Aim: Repeat each line exactly, leaving nothing out.
[BEGIN]
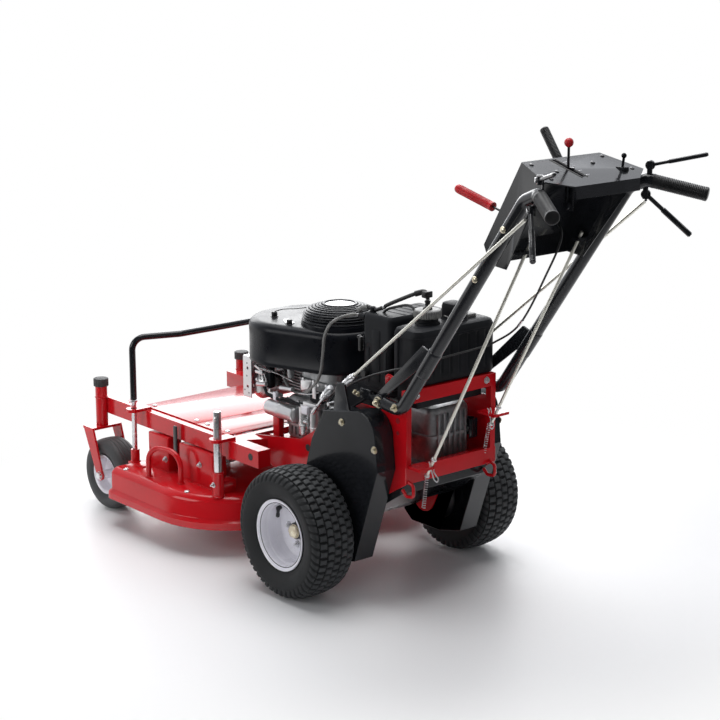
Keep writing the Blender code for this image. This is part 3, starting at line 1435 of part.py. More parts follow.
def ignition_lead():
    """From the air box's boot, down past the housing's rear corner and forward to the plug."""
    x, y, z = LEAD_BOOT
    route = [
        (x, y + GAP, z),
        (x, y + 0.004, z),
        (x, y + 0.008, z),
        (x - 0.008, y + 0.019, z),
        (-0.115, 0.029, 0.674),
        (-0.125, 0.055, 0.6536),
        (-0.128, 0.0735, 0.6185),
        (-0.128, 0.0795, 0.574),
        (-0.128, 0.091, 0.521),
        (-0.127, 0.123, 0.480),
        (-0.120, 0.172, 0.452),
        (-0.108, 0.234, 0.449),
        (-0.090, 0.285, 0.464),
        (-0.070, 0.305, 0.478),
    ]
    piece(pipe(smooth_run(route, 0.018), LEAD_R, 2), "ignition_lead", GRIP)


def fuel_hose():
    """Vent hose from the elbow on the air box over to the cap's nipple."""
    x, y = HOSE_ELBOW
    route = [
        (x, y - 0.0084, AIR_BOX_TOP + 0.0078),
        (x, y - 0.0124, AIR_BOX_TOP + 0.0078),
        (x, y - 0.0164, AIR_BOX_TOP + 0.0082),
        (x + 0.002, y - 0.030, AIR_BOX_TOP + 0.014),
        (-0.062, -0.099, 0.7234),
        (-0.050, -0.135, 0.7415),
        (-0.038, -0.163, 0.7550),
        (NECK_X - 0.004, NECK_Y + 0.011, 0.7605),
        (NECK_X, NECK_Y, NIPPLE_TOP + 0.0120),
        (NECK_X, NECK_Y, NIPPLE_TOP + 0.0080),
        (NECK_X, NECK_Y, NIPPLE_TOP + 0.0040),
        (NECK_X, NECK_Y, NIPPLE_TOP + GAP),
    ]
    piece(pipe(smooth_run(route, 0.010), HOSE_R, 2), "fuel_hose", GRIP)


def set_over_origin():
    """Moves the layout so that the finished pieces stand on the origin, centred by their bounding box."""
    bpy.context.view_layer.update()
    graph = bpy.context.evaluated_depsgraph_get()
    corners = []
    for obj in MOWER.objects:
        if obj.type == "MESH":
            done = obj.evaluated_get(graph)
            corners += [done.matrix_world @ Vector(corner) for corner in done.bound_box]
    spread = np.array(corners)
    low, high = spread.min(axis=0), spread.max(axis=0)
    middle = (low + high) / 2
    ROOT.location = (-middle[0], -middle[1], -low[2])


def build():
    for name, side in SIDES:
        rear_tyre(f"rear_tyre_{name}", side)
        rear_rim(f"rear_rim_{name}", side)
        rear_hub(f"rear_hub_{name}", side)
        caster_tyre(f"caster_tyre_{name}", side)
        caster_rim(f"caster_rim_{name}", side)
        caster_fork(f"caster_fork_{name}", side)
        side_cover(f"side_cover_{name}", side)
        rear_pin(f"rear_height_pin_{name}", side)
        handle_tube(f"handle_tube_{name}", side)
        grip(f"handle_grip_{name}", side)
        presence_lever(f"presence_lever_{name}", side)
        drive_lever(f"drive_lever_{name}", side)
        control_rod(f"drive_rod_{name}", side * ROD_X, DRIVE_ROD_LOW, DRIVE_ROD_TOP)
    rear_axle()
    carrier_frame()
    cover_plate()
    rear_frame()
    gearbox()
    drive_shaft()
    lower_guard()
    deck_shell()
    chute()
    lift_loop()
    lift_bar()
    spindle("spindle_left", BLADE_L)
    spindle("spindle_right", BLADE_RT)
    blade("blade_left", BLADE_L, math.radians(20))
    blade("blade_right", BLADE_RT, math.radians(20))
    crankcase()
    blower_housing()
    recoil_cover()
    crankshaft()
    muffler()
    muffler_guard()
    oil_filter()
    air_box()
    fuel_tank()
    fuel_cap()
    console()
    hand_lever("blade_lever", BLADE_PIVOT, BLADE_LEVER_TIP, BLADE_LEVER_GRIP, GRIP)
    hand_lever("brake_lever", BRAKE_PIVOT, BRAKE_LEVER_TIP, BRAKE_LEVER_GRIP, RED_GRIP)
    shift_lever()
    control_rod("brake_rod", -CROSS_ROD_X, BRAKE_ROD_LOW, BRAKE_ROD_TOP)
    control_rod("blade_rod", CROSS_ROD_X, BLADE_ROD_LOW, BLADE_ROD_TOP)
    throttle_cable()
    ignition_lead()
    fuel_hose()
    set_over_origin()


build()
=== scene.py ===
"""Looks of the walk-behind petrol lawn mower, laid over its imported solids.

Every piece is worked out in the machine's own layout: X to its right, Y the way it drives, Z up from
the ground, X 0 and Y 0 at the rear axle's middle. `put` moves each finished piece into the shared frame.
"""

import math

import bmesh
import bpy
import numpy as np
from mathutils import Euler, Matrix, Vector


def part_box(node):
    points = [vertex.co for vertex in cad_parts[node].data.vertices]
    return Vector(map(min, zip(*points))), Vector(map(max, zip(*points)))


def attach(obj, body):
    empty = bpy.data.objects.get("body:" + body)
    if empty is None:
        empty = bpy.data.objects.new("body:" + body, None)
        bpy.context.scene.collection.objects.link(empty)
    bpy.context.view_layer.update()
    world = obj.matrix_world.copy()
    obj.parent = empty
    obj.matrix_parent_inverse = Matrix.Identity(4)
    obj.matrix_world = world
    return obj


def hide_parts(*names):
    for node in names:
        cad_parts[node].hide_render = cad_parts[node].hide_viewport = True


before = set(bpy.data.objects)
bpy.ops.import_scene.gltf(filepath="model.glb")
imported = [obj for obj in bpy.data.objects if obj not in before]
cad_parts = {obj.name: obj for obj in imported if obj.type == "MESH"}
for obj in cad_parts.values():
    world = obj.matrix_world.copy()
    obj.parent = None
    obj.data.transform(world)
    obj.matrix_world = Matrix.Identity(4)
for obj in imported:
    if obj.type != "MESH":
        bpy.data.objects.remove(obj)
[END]
Response below:
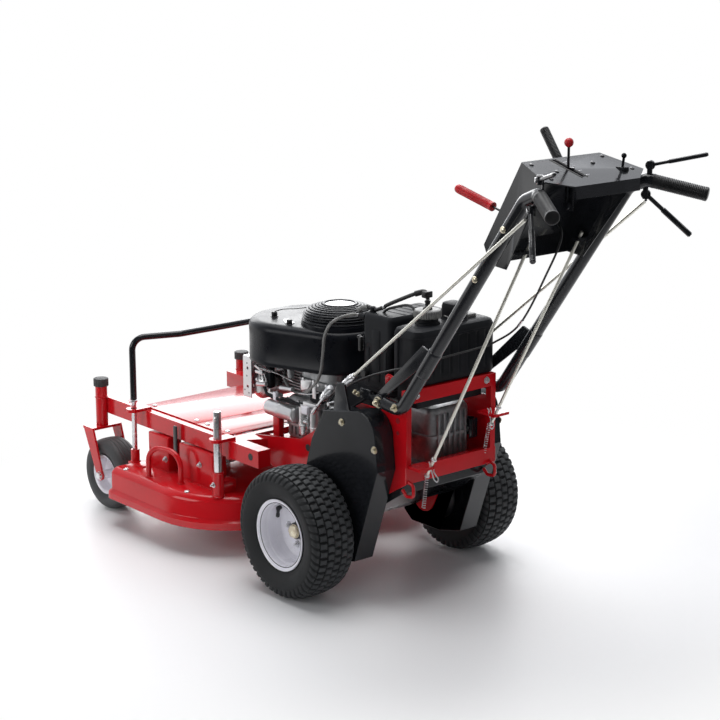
Keep writing the Blender code for this image. This is part 3, starting at line 1435 of part.py. More parts follow.
def ignition_lead():
    """From the air box's boot, down past the housing's rear corner and forward to the plug."""
    x, y, z = LEAD_BOOT
    route = [
        (x, y + GAP, z),
        (x, y + 0.004, z),
        (x, y + 0.008, z),
        (x - 0.008, y + 0.019, z),
        (-0.115, 0.029, 0.674),
        (-0.125, 0.055, 0.6536),
        (-0.128, 0.0735, 0.6185),
        (-0.128, 0.0795, 0.574),
        (-0.128, 0.091, 0.521),
        (-0.127, 0.123, 0.480),
        (-0.120, 0.172, 0.452),
        (-0.108, 0.234, 0.449),
        (-0.090, 0.285, 0.464),
        (-0.070, 0.305, 0.478),
    ]
    piece(pipe(smooth_run(route, 0.018), LEAD_R, 2), "ignition_lead", GRIP)


def fuel_hose():
    """Vent hose from the elbow on the air box over to the cap's nipple."""
    x, y = HOSE_ELBOW
    route = [
        (x, y - 0.0084, AIR_BOX_TOP + 0.0078),
        (x, y - 0.0124, AIR_BOX_TOP + 0.0078),
        (x, y - 0.0164, AIR_BOX_TOP + 0.0082),
        (x + 0.002, y - 0.030, AIR_BOX_TOP + 0.014),
        (-0.062, -0.099, 0.7234),
        (-0.050, -0.135, 0.7415),
        (-0.038, -0.163, 0.7550),
        (NECK_X - 0.004, NECK_Y + 0.011, 0.7605),
        (NECK_X, NECK_Y, NIPPLE_TOP + 0.0120),
        (NECK_X, NECK_Y, NIPPLE_TOP + 0.0080),
        (NECK_X, NECK_Y, NIPPLE_TOP + 0.0040),
        (NECK_X, NECK_Y, NIPPLE_TOP + GAP),
    ]
    piece(pipe(smooth_run(route, 0.010), HOSE_R, 2), "fuel_hose", GRIP)


def set_over_origin():
    """Moves the layout so that the finished pieces stand on the origin, centred by their bounding box."""
    bpy.context.view_layer.update()
    graph = bpy.context.evaluated_depsgraph_get()
    corners = []
    for obj in MOWER.objects:
        if obj.type == "MESH":
            done = obj.evaluated_get(graph)
            corners += [done.matrix_world @ Vector(corner) for corner in done.bound_box]
    spread = np.array(corners)
    low, high = spread.min(axis=0), spread.max(axis=0)
    middle = (low + high) / 2
    ROOT.location = (-middle[0], -middle[1], -low[2])


def build():
    for name, side in SIDES:
        rear_tyre(f"rear_tyre_{name}", side)
        rear_rim(f"rear_rim_{name}", side)
        rear_hub(f"rear_hub_{name}", side)
        caster_tyre(f"caster_tyre_{name}", side)
        caster_rim(f"caster_rim_{name}", side)
        caster_fork(f"caster_fork_{name}", side)
        side_cover(f"side_cover_{name}", side)
        rear_pin(f"rear_height_pin_{name}", side)
        handle_tube(f"handle_tube_{name}", side)
        grip(f"handle_grip_{name}", side)
        presence_lever(f"presence_lever_{name}", side)
        drive_lever(f"drive_lever_{name}", side)
        control_rod(f"drive_rod_{name}", side * ROD_X, DRIVE_ROD_LOW, DRIVE_ROD_TOP)
    rear_axle()
    carrier_frame()
    cover_plate()
    rear_frame()
    gearbox()
    drive_shaft()
    lower_guard()
    deck_shell()
    chute()
    lift_loop()
    lift_bar()
    spindle("spindle_left", BLADE_L)
    spindle("spindle_right", BLADE_RT)
    blade("blade_left", BLADE_L, math.radians(20))
    blade("blade_right", BLADE_RT, math.radians(20))
    crankcase()
    blower_housing()
    recoil_cover()
    crankshaft()
    muffler()
    muffler_guard()
    oil_filter()
    air_box()
    fuel_tank()
    fuel_cap()
    console()
    hand_lever("blade_lever", BLADE_PIVOT, BLADE_LEVER_TIP, BLADE_LEVER_GRIP, GRIP)
    hand_lever("brake_lever", BRAKE_PIVOT, BRAKE_LEVER_TIP, BRAKE_LEVER_GRIP, RED_GRIP)
    shift_lever()
    control_rod("brake_rod", -CROSS_ROD_X, BRAKE_ROD_LOW, BRAKE_ROD_TOP)
    control_rod("blade_rod", CROSS_ROD_X, BLADE_ROD_LOW, BLADE_ROD_TOP)
    throttle_cable()
    ignition_lead()
    fuel_hose()
    set_over_origin()


build()
=== scene.py ===
"""Looks of the walk-behind petrol lawn mower, laid over its imported solids.

Every piece is worked out in the machine's own layout: X to its right, Y the way it drives, Z up from
the ground, X 0 and Y 0 at the rear axle's middle. `put` moves each finished piece into the shared frame.
"""

import math

import bmesh
import bpy
import numpy as np
from mathutils import Euler, Matrix, Vector


def part_box(node):
    points = [vertex.co for vertex in cad_parts[node].data.vertices]
    return Vector(map(min, zip(*points))), Vector(map(max, zip(*points)))


def attach(obj, body):
    empty = bpy.data.objects.get("body:" + body)
    if empty is None:
        empty = bpy.data.objects.new("body:" + body, None)
        bpy.context.scene.collection.objects.link(empty)
    bpy.context.view_layer.update()
    world = obj.matrix_world.copy()
    obj.parent = empty
    obj.matrix_parent_inverse = Matrix.Identity(4)
    obj.matrix_world = world
    return obj


def hide_parts(*names):
    for node in names:
        cad_parts[node].hide_render = cad_parts[node].hide_viewport = True


before = set(bpy.data.objects)
bpy.ops.import_scene.gltf(filepath="model.glb")
imported = [obj for obj in bpy.data.objects if obj not in before]
cad_parts = {obj.name: obj for obj in imported if obj.type == "MESH"}
for obj in cad_parts.values():
    world = obj.matrix_world.copy()
    obj.parent = None
    obj.data.transform(world)
    obj.matrix_world = Matrix.Identity(4)
for obj in imported:
    if obj.type != "MESH":
        bpy.data.objects.remove(obj)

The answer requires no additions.